Obviously, this isn't a blanket rule. There's an aspect of soothsaying to guess which things might diverge and which are likely to spawn a lot more similar copies.
> But what happens when new requirements come in for just one of the things?
I guess it could happen, but that depends on your mental model when coding - if you're just pattern matching similar chunks of code (which are not being used in a semantically identical way) then all bets are off, although that seems a very alien concept of how someone might code.
OTOH, if you have a higher level mental model of what you are doing then it's not a matter of "this looks like common code" but rather "i need to do the exact same operation" (same inputs/outputs/semantics) here. Maybe I'm expressing it poorly, but I can't recall ever having to fork a function because requirements at two call sites just diverged.

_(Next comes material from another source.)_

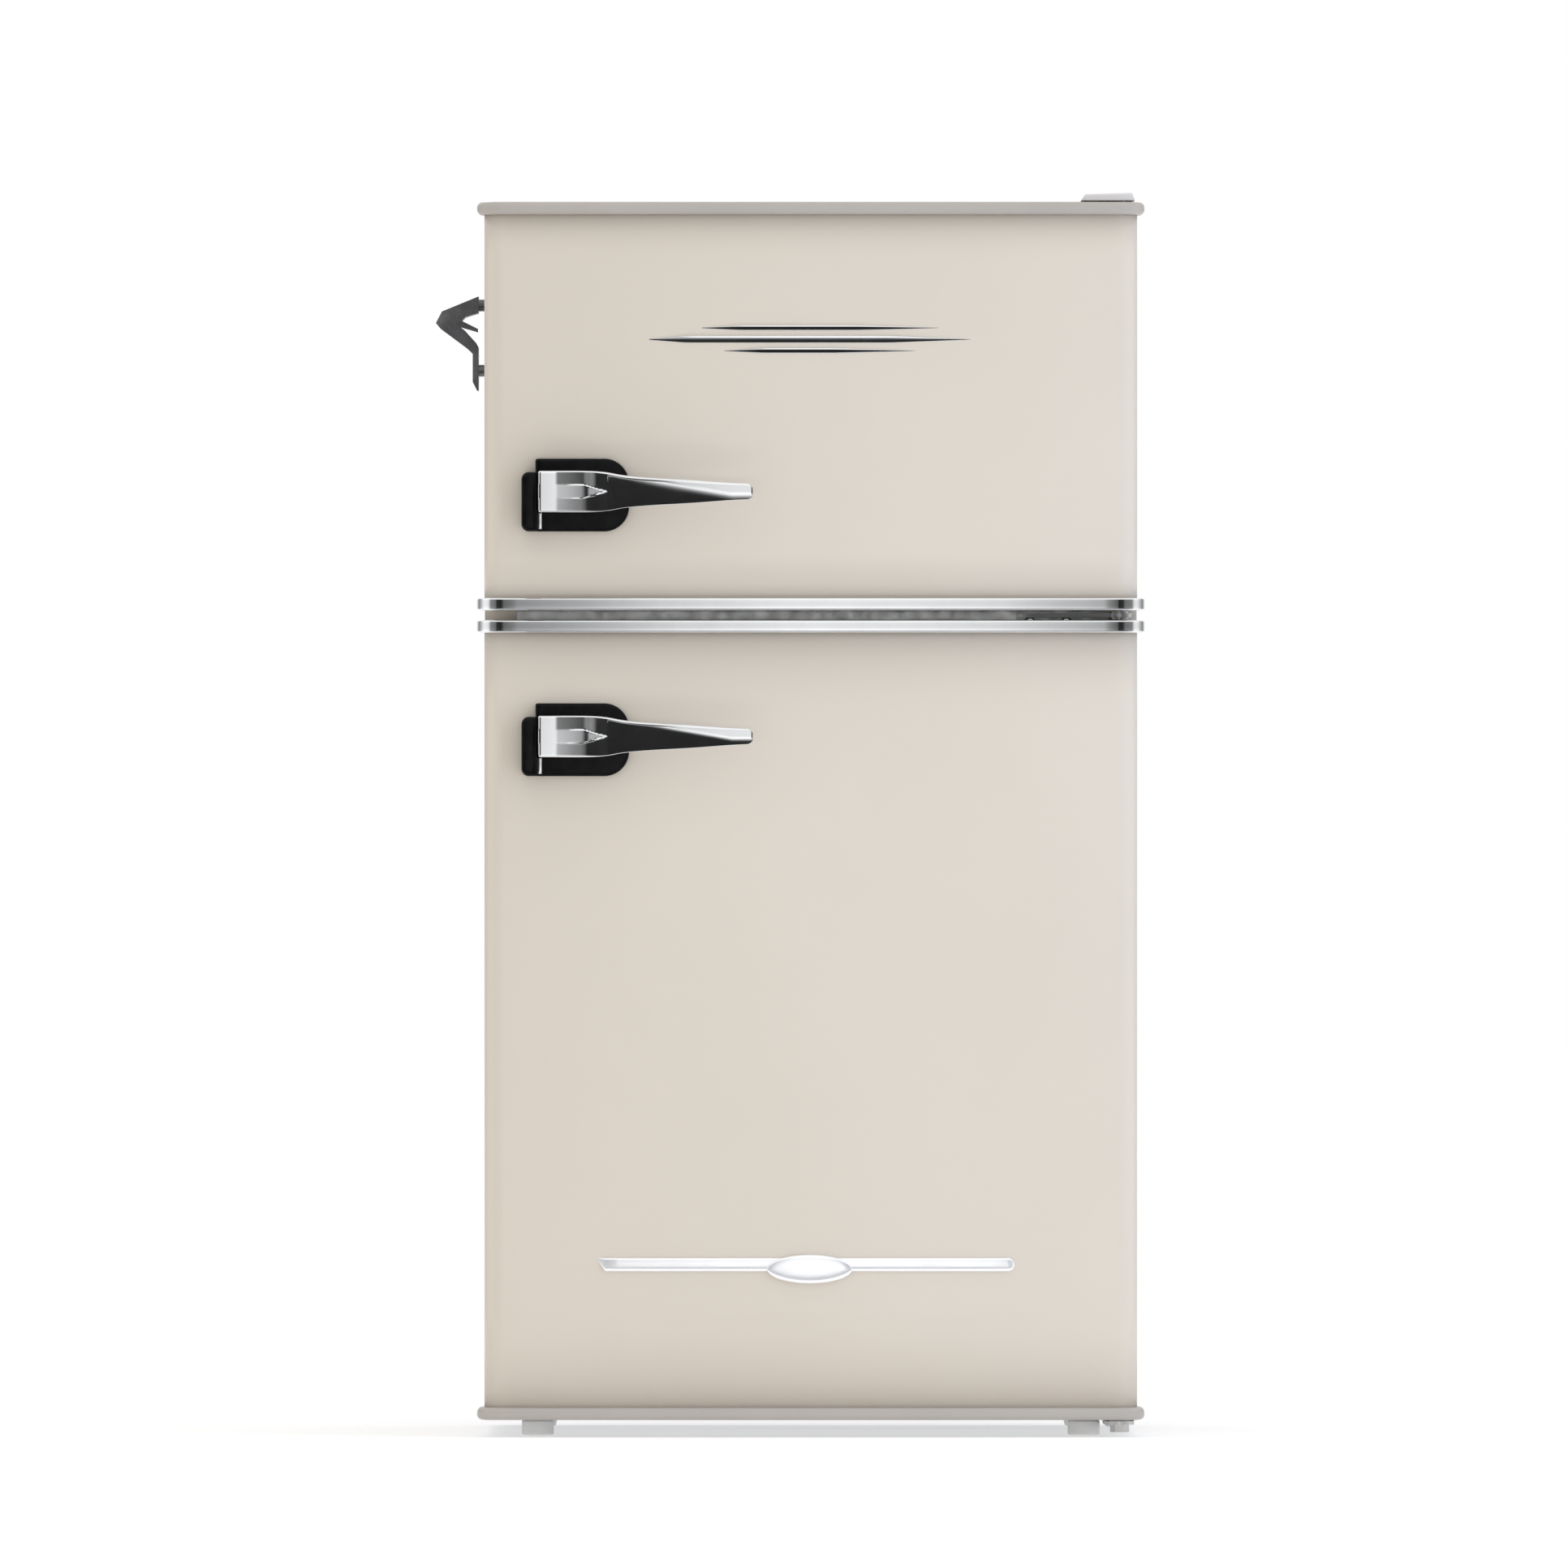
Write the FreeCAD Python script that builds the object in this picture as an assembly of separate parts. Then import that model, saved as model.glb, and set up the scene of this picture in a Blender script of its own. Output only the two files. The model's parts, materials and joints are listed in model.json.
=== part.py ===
"""Two-door compact refrigerator: a top freezer and a fresh-food compartment, 850 mm tall, in a retro style.

Frame: millimetres, +Z up, the doors face -Y and are hinged at +X. The origin is on the floor, midway between
the cabinet's sides and midway between its front and back. Every function below returns one sub-part.
"""
import FreeCAD, Part
import math
import os

V = FreeCAD.Vector
X, Y, Z = V(1, 0, 0), V(0, 1, 0), V(0, 0, 1)

# ---------------------------------------------------------------- driving dimensions
TOTAL_H = 850.0          # floor to the top of the hinge cover
CAB_W = 446.0            # cabinet and door panels
CAB_D = 412.0            # cabinet, without doors and condenser
CAB_BOTTOM = 10.8        # underside of the base pan
CAB_TOP = 844.5
SHEET = 0.8              # steel sheet
LINER = 1.5              # vacuum-formed plastic liner
CAVITY_HALF_W = 185.0
CAVITY_BACK = 161.0
FREEZER_FLOOR, FREEZER_CEILING = 588.0, 800.0
FRIDGE_FLOOR, FRIDGE_CEILING = 58.0, 534.0
HUMP_Y, HUMP_Z = 42.0, 226.0       # the liner's step over the compressor bay
BAY_Y, BAY_Z = 78.0, 190.0         # front wall and roof of the compressor bay
FOAM_BASE = 30.0         # underside of the floor insulation
COLD_SLOT = 8.0          # space behind the liners for the evaporator

GASKET_GAP = 9.0         # between cabinet front and door back
DOOR_EDGE_T = 42.0       # door thickness at its sides
CROWN = 5.0              # how far the door's front bows forward
DOOR_CORNER = 14.0       # rounding of the door's vertical front edges
CAP_LIP = 5.0            # how far the end caps stand proud of the door panel
CAP_T = 8.6              # visible height of an end cap
CAP_ROUND, TRIM_ROUND = 3.6, 1.4   # rounding of a moulded cap's lip, and of a chrome trim's
PLUG_T = 8.0             # part of an end cap that sits inside the door panel
FREEZER_DOOR_Z = (564.6, 843.5)
FRIDGE_DOOR_Z = (11.8, 558.0)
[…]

The danger with people that claims to follow DRY is that they don’t check first that they are repeating yourself. As soon as they’re encounter similarity, they assume equality and rush to abstract it. But if one knows the domain enough to know that some logic is the same, not just similar, then no need to write it twice first.
Maybe this was true when Programming Perl was written, but I see the opposite much more often now. I'm a big fan of WET - Write Everything Twice (stolen from comments here), then the third time think about maybe creating a new abstraction.